--- Problem to solve ---
Copy each line of the listing below exactly.

--- Recorded information ---
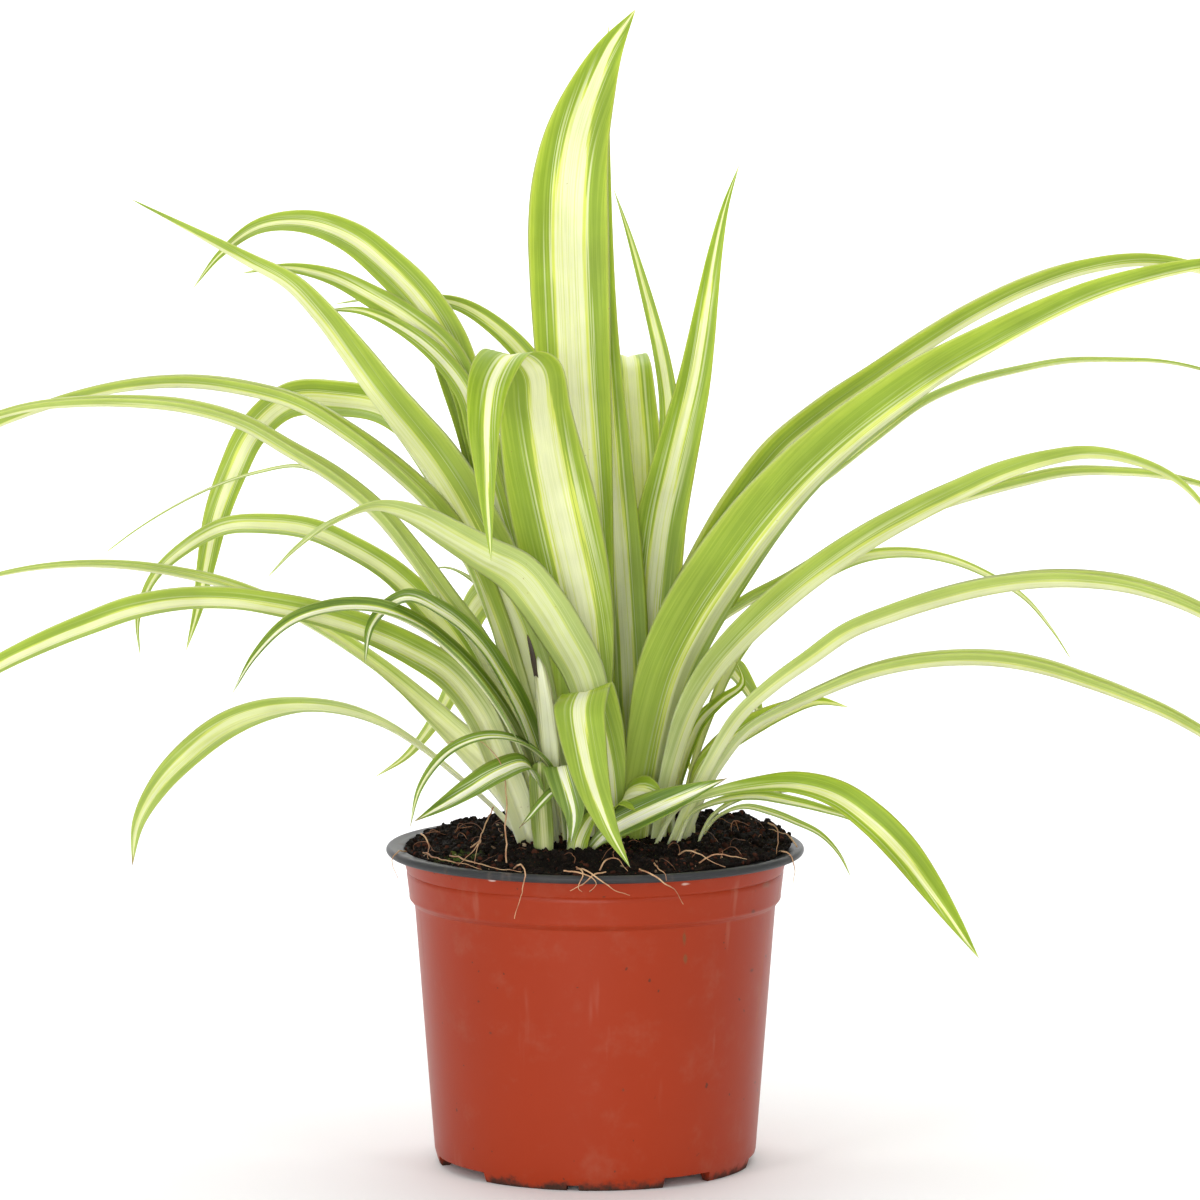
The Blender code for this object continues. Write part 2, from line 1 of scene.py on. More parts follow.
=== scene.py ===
"""The finish of a potted spider plant: striped blades, potting soil, a nursery pot and a plain studio.

It is laid out as a Blender add-on and run as a script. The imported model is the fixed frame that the
pieces are made on. Metres, +Z up, with the front towards -Y.
"""

import itertools
import json
import math
import random

from typing import NamedTuple

import bmesh
import bpy
import numpy as np
from mathutils import Matrix, Vector, noise

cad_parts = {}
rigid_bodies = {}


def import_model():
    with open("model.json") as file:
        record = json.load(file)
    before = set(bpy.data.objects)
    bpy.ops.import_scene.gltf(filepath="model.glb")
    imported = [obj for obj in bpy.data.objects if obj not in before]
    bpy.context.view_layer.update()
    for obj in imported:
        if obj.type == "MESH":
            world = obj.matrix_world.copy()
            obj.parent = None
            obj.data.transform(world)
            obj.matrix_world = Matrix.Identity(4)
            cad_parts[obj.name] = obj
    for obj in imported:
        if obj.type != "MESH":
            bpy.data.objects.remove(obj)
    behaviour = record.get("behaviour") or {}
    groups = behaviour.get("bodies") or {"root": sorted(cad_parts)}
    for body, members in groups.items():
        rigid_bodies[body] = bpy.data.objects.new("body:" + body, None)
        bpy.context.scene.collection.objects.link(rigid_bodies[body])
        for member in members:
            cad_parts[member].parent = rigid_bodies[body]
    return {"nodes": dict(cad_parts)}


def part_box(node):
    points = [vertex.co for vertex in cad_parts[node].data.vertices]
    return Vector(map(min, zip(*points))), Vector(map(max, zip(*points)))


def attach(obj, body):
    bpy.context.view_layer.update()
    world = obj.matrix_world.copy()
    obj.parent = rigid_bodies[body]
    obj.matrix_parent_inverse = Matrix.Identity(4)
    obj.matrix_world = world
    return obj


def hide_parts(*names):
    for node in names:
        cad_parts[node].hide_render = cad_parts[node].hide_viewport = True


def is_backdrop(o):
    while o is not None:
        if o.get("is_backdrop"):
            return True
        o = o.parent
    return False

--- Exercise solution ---
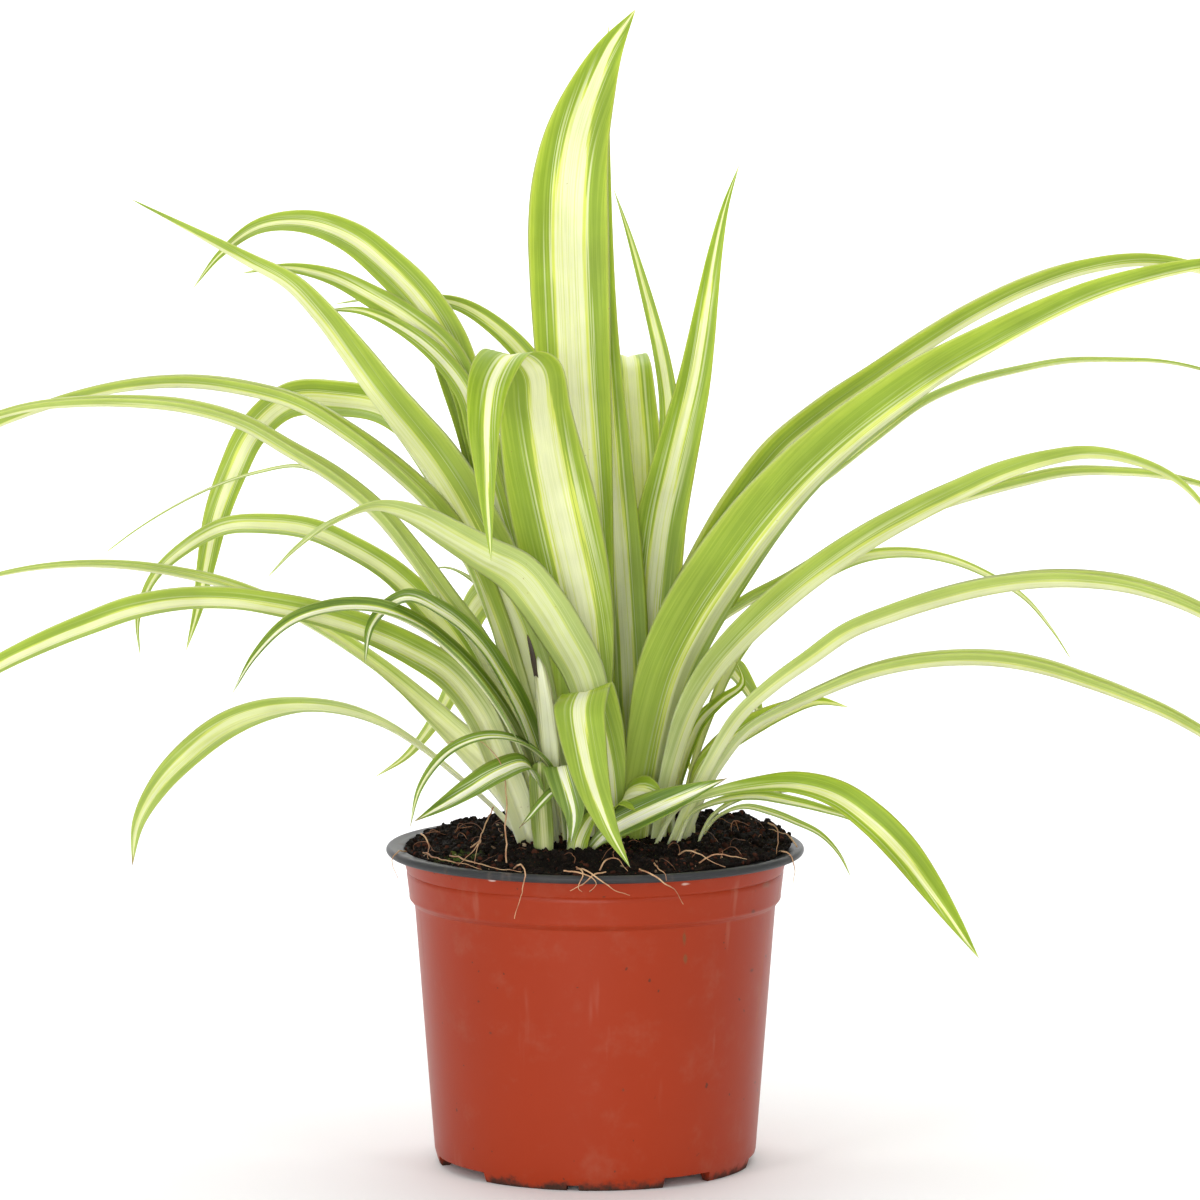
The Blender code for this object continues. Write part 2, from line 1 of scene.py on. More parts follow.
=== scene.py ===
"""The finish of a potted spider plant: striped blades, potting soil, a nursery pot and a plain studio.

It is laid out as a Blender add-on and run as a script. The imported model is the fixed frame that the
pieces are made on. Metres, +Z up, with the front towards -Y.
"""

import itertools
import json
import math
import random

from typing import NamedTuple

import bmesh
import bpy
import numpy as np
from mathutils import Matrix, Vector, noise

cad_parts = {}
rigid_bodies = {}


def import_model():
    with open("model.json") as file:
        record = json.load(file)
    before = set(bpy.data.objects)
    bpy.ops.import_scene.gltf(filepath="model.glb")
    imported = [obj for obj in bpy.data.objects if obj not in before]
    bpy.context.view_layer.update()
    for obj in imported:
        if obj.type == "MESH":
            world = obj.matrix_world.copy()
            obj.parent = None
            obj.data.transform(world)
            obj.matrix_world = Matrix.Identity(4)
            cad_parts[obj.name] = obj
    for obj in imported:
        if obj.type != "MESH":
            bpy.data.objects.remove(obj)
    behaviour = record.get("behaviour") or {}
    groups = behaviour.get("bodies") or {"root": sorted(cad_parts)}
    for body, members in groups.items():
        rigid_bodies[body] = bpy.data.objects.new("body:" + body, None)
        bpy.context.scene.collection.objects.link(rigid_bodies[body])
        for member in members:
            cad_parts[member].parent = rigid_bodies[body]
    return {"nodes": dict(cad_parts)}


def part_box(node):
    points = [vertex.co for vertex in cad_parts[node].data.vertices]
    return Vector(map(min, zip(*points))), Vector(map(max, zip(*points)))


def attach(obj, body):
    bpy.context.view_layer.update()
    world = obj.matrix_world.copy()
    obj.parent = rigid_bodies[body]
    obj.matrix_parent_inverse = Matrix.Identity(4)
    obj.matrix_world = world
    return obj


def hide_parts(*names):
    for node in names:
        cad_parts[node].hide_render = cad_parts[node].hide_viewport = True


def is_backdrop(o):
    while o is not None:
        if o.get("is_backdrop"):
            return True
        o = o.parent
    return False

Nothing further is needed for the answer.